--- start of DATA LINES ---

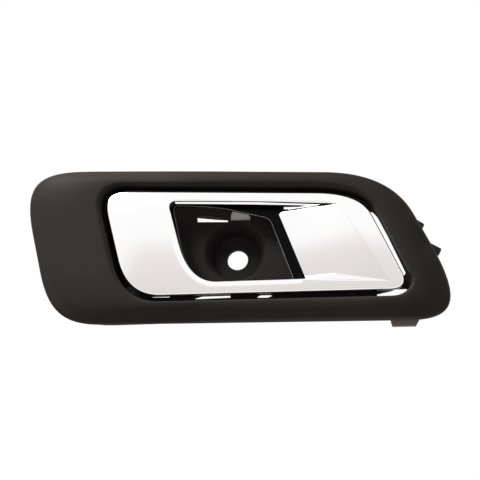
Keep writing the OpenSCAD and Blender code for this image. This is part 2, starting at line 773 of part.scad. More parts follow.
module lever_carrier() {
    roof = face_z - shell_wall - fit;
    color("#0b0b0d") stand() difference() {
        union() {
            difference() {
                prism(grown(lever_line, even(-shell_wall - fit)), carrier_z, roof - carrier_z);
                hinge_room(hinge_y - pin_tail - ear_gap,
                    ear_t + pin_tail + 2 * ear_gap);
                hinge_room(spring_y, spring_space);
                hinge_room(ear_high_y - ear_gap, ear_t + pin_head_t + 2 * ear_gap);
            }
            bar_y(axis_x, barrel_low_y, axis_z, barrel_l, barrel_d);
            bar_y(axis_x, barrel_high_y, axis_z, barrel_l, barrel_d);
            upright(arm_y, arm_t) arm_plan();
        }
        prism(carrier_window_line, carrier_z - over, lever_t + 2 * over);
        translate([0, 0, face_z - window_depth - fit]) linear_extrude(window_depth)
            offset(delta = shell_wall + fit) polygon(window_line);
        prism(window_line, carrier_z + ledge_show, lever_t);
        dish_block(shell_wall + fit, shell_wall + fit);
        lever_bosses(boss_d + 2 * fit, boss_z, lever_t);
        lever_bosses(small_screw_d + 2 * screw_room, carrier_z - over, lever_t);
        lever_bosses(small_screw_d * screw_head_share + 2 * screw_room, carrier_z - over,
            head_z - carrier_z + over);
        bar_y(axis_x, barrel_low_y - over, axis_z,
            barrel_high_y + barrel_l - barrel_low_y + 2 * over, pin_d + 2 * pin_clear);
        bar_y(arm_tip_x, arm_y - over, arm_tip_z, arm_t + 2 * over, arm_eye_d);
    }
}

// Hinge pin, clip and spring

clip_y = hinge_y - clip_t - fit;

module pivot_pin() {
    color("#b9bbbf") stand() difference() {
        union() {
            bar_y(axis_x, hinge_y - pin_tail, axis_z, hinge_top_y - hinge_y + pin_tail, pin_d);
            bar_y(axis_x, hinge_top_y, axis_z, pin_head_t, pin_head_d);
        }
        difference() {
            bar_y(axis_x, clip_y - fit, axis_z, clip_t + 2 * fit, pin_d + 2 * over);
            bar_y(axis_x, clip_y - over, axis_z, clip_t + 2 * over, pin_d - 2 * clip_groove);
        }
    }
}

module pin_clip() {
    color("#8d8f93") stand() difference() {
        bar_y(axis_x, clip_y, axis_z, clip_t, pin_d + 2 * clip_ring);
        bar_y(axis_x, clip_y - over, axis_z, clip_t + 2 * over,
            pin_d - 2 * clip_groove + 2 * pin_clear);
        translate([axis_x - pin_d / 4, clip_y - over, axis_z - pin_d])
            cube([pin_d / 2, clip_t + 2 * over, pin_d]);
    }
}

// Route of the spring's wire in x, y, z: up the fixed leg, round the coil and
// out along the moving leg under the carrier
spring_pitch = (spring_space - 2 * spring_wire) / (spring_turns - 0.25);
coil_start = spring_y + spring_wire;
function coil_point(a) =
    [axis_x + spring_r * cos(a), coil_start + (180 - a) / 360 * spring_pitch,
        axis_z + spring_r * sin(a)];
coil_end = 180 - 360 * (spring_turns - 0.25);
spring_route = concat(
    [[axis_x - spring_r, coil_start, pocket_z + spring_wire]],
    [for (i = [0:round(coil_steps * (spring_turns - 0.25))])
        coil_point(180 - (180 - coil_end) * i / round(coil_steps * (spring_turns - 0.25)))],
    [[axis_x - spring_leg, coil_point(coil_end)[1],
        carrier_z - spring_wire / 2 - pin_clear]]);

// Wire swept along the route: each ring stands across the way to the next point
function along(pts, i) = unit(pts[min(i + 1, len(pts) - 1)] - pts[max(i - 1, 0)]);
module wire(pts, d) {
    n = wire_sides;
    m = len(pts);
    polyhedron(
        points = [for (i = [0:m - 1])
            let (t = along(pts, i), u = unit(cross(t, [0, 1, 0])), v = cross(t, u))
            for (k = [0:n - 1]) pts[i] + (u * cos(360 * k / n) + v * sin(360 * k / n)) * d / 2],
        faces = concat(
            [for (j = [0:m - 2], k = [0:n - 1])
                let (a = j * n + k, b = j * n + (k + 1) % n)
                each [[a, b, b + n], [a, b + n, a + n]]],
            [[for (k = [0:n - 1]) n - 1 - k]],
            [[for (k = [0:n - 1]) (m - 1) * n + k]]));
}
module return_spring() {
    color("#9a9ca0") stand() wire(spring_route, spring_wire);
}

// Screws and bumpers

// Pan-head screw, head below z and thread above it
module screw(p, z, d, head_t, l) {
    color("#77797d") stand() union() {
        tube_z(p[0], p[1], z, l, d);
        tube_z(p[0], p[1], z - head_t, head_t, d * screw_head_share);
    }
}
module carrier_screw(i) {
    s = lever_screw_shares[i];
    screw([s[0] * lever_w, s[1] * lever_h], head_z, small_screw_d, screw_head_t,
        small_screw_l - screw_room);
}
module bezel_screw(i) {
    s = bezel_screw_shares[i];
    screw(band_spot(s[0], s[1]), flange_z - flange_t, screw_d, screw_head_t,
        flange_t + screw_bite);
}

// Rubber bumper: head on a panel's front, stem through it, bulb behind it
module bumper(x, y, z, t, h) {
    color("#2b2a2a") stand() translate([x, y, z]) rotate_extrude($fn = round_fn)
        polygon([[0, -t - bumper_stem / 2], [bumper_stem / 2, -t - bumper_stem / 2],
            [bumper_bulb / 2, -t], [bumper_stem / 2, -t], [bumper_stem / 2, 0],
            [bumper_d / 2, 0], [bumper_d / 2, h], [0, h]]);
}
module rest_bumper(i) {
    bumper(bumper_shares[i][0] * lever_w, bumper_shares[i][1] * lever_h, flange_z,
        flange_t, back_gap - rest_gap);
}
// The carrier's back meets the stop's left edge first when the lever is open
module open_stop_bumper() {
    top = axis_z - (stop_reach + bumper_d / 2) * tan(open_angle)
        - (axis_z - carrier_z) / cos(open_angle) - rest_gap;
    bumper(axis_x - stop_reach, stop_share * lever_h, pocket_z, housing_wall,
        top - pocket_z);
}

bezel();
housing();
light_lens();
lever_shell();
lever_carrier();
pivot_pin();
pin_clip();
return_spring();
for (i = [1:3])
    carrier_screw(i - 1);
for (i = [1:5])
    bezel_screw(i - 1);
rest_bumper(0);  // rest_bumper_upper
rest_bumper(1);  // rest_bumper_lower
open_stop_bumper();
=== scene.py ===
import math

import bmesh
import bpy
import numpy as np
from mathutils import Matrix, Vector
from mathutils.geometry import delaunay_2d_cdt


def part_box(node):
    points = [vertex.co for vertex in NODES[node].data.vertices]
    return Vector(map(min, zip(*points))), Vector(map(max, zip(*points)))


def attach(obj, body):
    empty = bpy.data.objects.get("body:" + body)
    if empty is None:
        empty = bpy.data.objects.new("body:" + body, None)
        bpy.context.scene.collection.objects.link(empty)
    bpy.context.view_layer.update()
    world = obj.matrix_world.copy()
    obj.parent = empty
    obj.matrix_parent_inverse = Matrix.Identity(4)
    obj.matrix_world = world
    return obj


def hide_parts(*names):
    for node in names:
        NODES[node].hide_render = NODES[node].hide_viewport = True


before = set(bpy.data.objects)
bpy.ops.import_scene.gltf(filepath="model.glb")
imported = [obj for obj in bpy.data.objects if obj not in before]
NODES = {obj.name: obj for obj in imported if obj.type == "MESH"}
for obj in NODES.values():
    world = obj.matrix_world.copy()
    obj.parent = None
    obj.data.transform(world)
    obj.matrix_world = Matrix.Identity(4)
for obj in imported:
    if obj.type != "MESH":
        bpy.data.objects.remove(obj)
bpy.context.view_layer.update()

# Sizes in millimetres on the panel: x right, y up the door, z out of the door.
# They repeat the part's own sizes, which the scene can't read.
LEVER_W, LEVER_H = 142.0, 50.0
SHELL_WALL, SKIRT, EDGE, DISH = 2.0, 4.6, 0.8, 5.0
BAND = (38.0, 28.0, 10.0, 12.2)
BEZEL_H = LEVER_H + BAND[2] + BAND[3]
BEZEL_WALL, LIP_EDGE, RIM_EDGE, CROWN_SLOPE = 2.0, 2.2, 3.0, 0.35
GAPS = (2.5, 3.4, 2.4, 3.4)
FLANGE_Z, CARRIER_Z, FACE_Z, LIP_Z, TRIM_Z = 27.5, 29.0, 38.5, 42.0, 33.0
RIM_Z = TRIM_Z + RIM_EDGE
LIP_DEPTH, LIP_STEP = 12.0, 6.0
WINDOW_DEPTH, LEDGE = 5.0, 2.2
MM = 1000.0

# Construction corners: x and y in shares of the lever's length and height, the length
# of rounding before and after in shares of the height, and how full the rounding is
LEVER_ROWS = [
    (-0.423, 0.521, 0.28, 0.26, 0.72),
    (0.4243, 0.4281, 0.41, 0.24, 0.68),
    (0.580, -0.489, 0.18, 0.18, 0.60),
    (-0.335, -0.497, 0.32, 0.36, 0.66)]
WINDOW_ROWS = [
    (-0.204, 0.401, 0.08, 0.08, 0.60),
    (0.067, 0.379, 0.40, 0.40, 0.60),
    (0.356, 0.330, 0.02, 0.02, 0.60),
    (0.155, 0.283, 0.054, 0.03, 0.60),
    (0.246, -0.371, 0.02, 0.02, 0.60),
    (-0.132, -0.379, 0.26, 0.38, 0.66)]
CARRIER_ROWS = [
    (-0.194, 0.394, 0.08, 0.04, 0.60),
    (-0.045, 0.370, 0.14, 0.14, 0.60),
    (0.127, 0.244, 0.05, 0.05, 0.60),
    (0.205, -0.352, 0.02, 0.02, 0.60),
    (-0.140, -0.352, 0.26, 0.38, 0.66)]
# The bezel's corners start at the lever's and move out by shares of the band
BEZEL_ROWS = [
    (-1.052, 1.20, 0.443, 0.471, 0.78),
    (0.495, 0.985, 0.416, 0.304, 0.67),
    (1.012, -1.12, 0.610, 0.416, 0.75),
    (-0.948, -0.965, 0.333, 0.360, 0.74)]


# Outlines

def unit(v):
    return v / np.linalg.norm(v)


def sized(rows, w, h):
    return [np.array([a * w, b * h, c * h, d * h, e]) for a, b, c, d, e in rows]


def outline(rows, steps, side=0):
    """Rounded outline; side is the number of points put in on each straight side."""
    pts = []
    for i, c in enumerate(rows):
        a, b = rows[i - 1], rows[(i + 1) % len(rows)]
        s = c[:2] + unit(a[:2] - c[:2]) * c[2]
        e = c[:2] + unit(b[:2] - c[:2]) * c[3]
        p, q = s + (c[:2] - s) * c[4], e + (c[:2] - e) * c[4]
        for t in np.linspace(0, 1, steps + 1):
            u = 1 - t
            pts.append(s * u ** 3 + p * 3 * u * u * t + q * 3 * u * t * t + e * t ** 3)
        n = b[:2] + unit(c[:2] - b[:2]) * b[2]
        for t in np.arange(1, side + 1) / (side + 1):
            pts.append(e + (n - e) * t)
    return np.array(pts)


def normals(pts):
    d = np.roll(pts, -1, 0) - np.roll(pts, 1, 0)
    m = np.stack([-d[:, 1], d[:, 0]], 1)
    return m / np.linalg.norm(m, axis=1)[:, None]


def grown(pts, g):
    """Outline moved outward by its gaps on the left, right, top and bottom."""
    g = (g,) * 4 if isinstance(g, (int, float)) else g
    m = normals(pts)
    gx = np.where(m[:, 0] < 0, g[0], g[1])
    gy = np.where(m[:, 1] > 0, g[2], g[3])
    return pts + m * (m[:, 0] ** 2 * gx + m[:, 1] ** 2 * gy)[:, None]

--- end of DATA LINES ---

> _PROBLEM REQUIREMENTS_
Please return, exactly as they appear, the lines starting at the one that contains "bulb behind it" and ending at the one that contains "before = set(bpy.data.objects)".

> _COMPLETE RESPONSE_
// Rubber bumper: head on a panel's front, stem through it, bulb behind it
module bumper(x, y, z, t, h) {
    color("#2b2a2a") stand() translate([x, y, z]) rotate_extrude($fn = round_fn)
        polygon([[0, -t - bumper_stem / 2], [bumper_stem / 2, -t - bumper_stem / 2],
            [bumper_bulb / 2, -t], [bumper_stem / 2, -t], [bumper_stem / 2, 0],
            [bumper_d / 2, 0], [bumper_d / 2, h], [0, h]]);
}
module rest_bumper(i) {
    bumper(bumper_shares[i][0] * lever_w, bumper_shares[i][1] * lever_h, flange_z,
        flange_t, back_gap - rest_gap);
}
// The carrier's back meets the stop's left edge first when the lever is open
module open_stop_bumper() {
    top = axis_z - (stop_reach + bumper_d / 2) * tan(open_angle)
        - (axis_z - carrier_z) / cos(open_angle) - rest_gap;
    bumper(axis_x - stop_reach, stop_share * lever_h, pocket_z, housing_wall,
        top - pocket_z);
}

bezel();
housing();
light_lens();
lever_shell();
lever_carrier();
pivot_pin();
pin_clip();
return_spring();
for (i = [1:3])
    carrier_screw(i - 1);
for (i = [1:5])
    bezel_screw(i - 1);
rest_bumper(0);  // rest_bumper_upper
rest_bumper(1);  // rest_bumper_lower
open_stop_bumper();
=== scene.py ===
import math

import bmesh
import bpy
import numpy as np
from mathutils import Matrix, Vector
from mathutils.geometry import delaunay_2d_cdt


def part_box(node):
    points = [vertex.co for vertex in NODES[node].data.vertices]
    return Vector(map(min, zip(*points))), Vector(map(max, zip(*points)))


def attach(obj, body):
    empty = bpy.data.objects.get("body:" + body)
    if empty is None:
        empty = bpy.data.objects.new("body:" + body, None)
        bpy.context.scene.collection.objects.link(empty)
    bpy.context.view_layer.update()
    world = obj.matrix_world.copy()
    obj.parent = empty
    obj.matrix_parent_inverse = Matrix.Identity(4)
    obj.matrix_world = world
    return obj


def hide_parts(*names):
    for node in names:
        NODES[node].hide_render = NODES[node].hide_viewport = True


before = set(bpy.data.objects)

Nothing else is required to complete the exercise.